To remedy the situation, Cheney ultimately had to intervene. He ordered Schwarzkopf to divert aircraft from planned missions around Baghdad and instead assign them to try to destroy mobile Scud launchers in the vast western Iraqi desert. Even if the anti-launcher effort proved ineffective, Cheney recalled, “I needed to be able to say [to the Israeli government], ‘Look, last night we flew fifty sorties over western Iraq dealing with this and here are the results we got.’ That’s the one place where I intervened really in the conduct of the war. . . . Didn’t kill many Scuds. . . . But it was very important that we tried, that we were perceived as doing everything we could.” Cheney was thinking strategically, but Schwarzkopf was not. Cheney, Powell, and Schwarzkopf all were at fault for not pausing at this point to focus on repairing the quality and clarity of their discourse.
Instead, Schwarzkopf would blunder on. He failed to consider that in order to find and destroy Scud launchers, it likely would be necessary to insert Special Operations troops as surreptitious observers on the ground in western Iraq.
He also would prove slow to grasp the implications of early ground actions in the war. At the end of January 1991, the Iraqi army launched a surprise assault into Saudi Arabia. This offensive, now known as the Battle of Khafji, was little understood at the time and is less remembered now. As two of the best analysts of the 1991 war, military journalist Michael Gordon and retired Marine Lt. Gen. Bernard Trainor, put it in their study, this was a well-planned offensive involving three Iraqi armored divisions, “designed to humiliate the Saudi army, start the ground war, and begin to bleed the Americans.” The Iraqis fought as they had against Iran a few years earlier, punching a hole into the enemy line and then sending in reinforcements. But there was a crucial difference in this battle: Iraqi antiair defenses proved ineffective against American attack aircraft, which were able to severely weaken the Iraqi forces, especially by hitting the armored vehicles in massed columns and the supply trucks bringing in ammunition and fuel. The Iraqis were stunned. We know now that Iraqi commanders were surprised by the vigor and precision of the American counterattack. One rattled member of Iraq’s 5th Mechanized Division, it was reported, said that American airpower had done more damage to his brigade in half an hour than it had suffered in eight years of fighting the Iranians. Senior Iraqi commanders agreed. In a tape captured after the 2003 American invasion, Saddam Hussein was heard telling his advisers, “After the operations of al Khafji, some of the commanders said to me, ‘Sir, we think there has been a mistake. It means all our assessments about the American army were wrong.’”
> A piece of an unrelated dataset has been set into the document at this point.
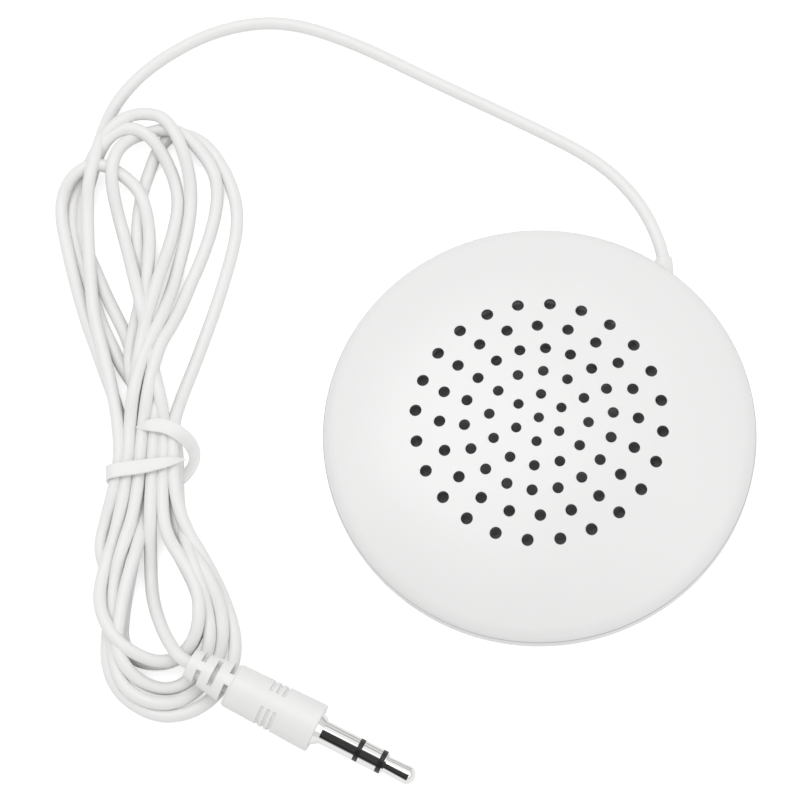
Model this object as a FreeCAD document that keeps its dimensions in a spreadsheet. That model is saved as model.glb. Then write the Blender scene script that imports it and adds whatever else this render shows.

Yet neither Schwarzkopf nor Powell appreciated the meaning of the Khafji encounter. Schwarzkopf airily dismissed the three-day battle of Khafji as “about as significant as a mosquito on an elephant.” This was a failure of generalship, of mulling battlefield events and adjusting one’s plans in light of fresh information. Khafji should have made it clear to Schwarzkopf that the Iraqi army was not as formidable as he believed and that it could be defeated more quickly than he thought, but Schwarzkopf did not grasp this message. His failure would have major implications for his handling of the American ground offensive into Kuwait several weeks later.
• • •
The lingering differences between Powell and Schwarzkopf came to a head several weeks later, in mid-February 1991, on the eve of the ground attack. Schwarzkopf remained hesitant to begin. Powell confronted him in a heated telephone call, saying to Schwarzkopf, “Look, ten days ago you told me the 21st. Then you wanted the 24th. Now you’re asking for the 26th. I’ve got a president and a secretary of Defense on my back. They’ve got a bad Russian peace proposal they’re trying to dodge. You’ve got to give me a better case for postponement. I don’t think you understand the pressure I’m under.” (That last comment is striking in its pleading tone. It is hard to imagine George Marshall beseeching Eisenhower in such a manner.)
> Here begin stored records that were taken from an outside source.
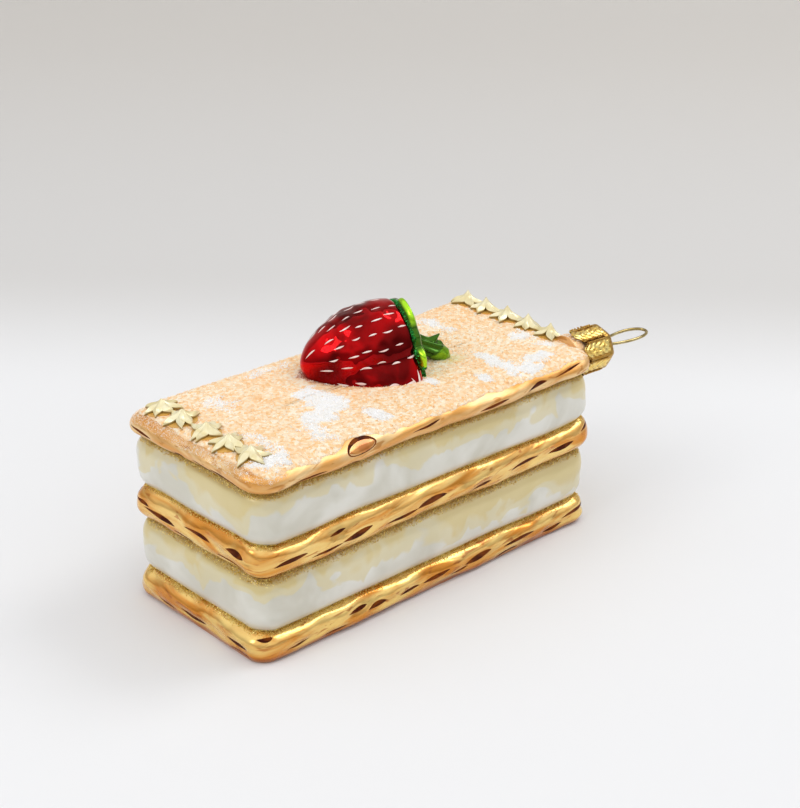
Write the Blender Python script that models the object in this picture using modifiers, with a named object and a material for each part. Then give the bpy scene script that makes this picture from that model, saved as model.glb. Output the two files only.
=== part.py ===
"""A blown-glass hanging ornament in the form of a slice of mille feuille.

One hollow-blown glass piece carries three pastry layers, two cream layers, a strawberry with its
leaves and two rows of piped cream stars. A thin crown cap grips the glass neck at the far end of
the top layer, and a brass wire loop comes out of the cap. Metres, +Z up. The long side runs along
X with the cap towards +X, and the origin is the centre of the flat underside.
"""

import math

import bmesh
import bpy
from mathutils import Matrix, Vector

MM = 0.001

# The slice: the outline of the bottom and middle layers, and how much further out the top stands.
SLICE_LENGTH = 110.0 * MM
SLICE_WIDTH = 48.0 * MM
TOP_OVERHANG = 1.0 * MM
# How far each layer stands out past the plan, from the bottom layer up.
OVERHANGS = (0.0, 0.0, 0.2 * MM, 0.6 * TOP_OVERHANG, TOP_OVERHANG)
PASTRY_CORNER = 5.5 * MM
CREAM_CORNER = 6.5 * MM
SHARPEST_CORNER = 1.5 * MM
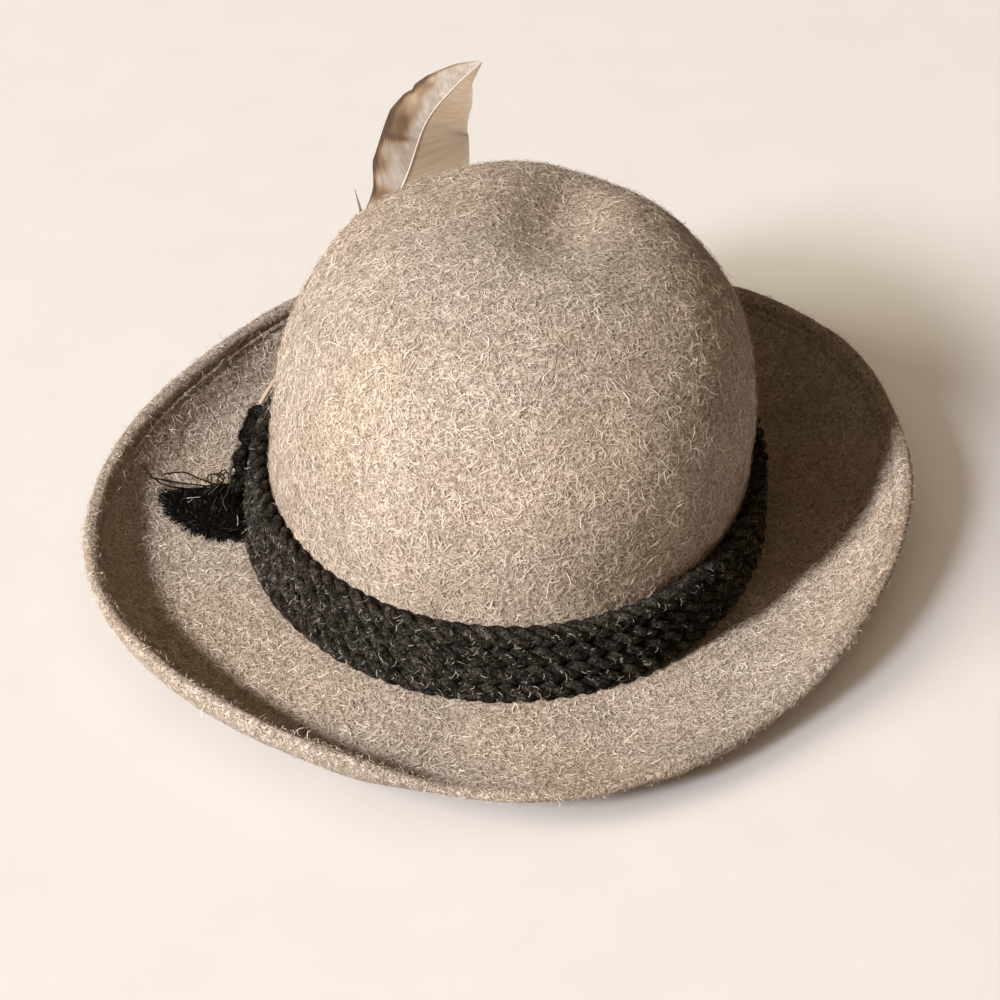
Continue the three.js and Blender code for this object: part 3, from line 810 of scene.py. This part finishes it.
def twist(shape, centres, outward, up, turns, radius, strands=2, sides=7, closed=True,
          fray=0.0, seed=0, start=0.0, power=1.0):
    """Strands wound round a line; outward and up give the plane that they turn in."""
    count = len(centres)
    share = np.arange(count) / count if closed else np.linspace(0, 1, count)
    thickness = radius * STRAND_SHARE[strands]
    offset = radius - thickness
    for strand in range(strands):
        angle = -2 * math.pi * (turns * share + strand / strands + start)
        away = pushed_out(np.cos(angle), power)[:, None]
        over = pushed_out(np.sin(angle), power)[:, None]
        line = centres + offset * (outward * away + up * over)
        wobble = 1 + fray * ripple(line, 3 * MM, seed + strand)
        tube(shape, line, thickness * wobble, sides, closed=closed)


# The rows press on each other, so their twist is squarer than round and each strand meets the next row's
BAND_SQUARENESS = 0.75
BAND_PRESS = 1.22
TWIST_AHEAD = 0.262  # of a twist, from each row to the next one up
BAND_POINTS = 400


def band_twists():
    """Whole twists of a cord on its way round."""
    middle, _ = band_path(0, whole_turn(BAND_POINTS))
    length = np.linalg.norm(np.roll(middle, -1, 0) - middle, axis=1).sum()
    return round(length / CORD_LAY)


def build_band():
    for row in range(CORD_ROWS):
        centres, outward = band_path(row, whole_turn(BAND_POINTS))
        shape = Shape()
        twist(
            shape, centres, outward, UP * BAND_PRESS, band_twists(), CORD_DIAMETER / 2 * 1.05,
            strands=CORD_STRANDS, sides=8, fray=0.06, seed=row,
            start=TWIST_AHEAD * row, power=BAND_SQUARENESS,
        )
        piece = shape.piece(f"wool_cord_{row + 1}", WOOL)
        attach(piece, "root")
        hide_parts(f"band_cord_{row + 1}")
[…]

Schwarzkopf roared back angrily, “My responsibility is the lives of my soldiers. This is all political.” He continued: “My Marine commander says we need to wait. We’re talking about Marines’ lives.”
Powell probably should have responded coolly that as chairman of the Joint Chiefs it was his job—his obligation—to ensure that politics were connected to military operations. After all, the best-known observation of Clausewitz, the great Prussian theorist of war, is that war is the continuation of politics by other means. A war not fought for political ends is simply mindless bloodshed. Yet Powell did not say any of that. Rather, he responded with full-throated emotion. “Don’t you pull that on me,” he shouted back at his fellow Vietnam veteran. “Don’t you try to lay a patronizing guilt trip on me! Don’t tell me I don’t care about casualties!”
Schwarzkopf backed down a bit. “You’re pressuring me to put aside my military judgment out of political expediency,” he pleaded. All in all, it was a remarkably revealing exchange, showing neither general in a good light. Schwarzkopf’s unreflective insistence on some sort of separation between war and politics foreshadowed the indeterminate conclusion toward which the two men would steer their campaign.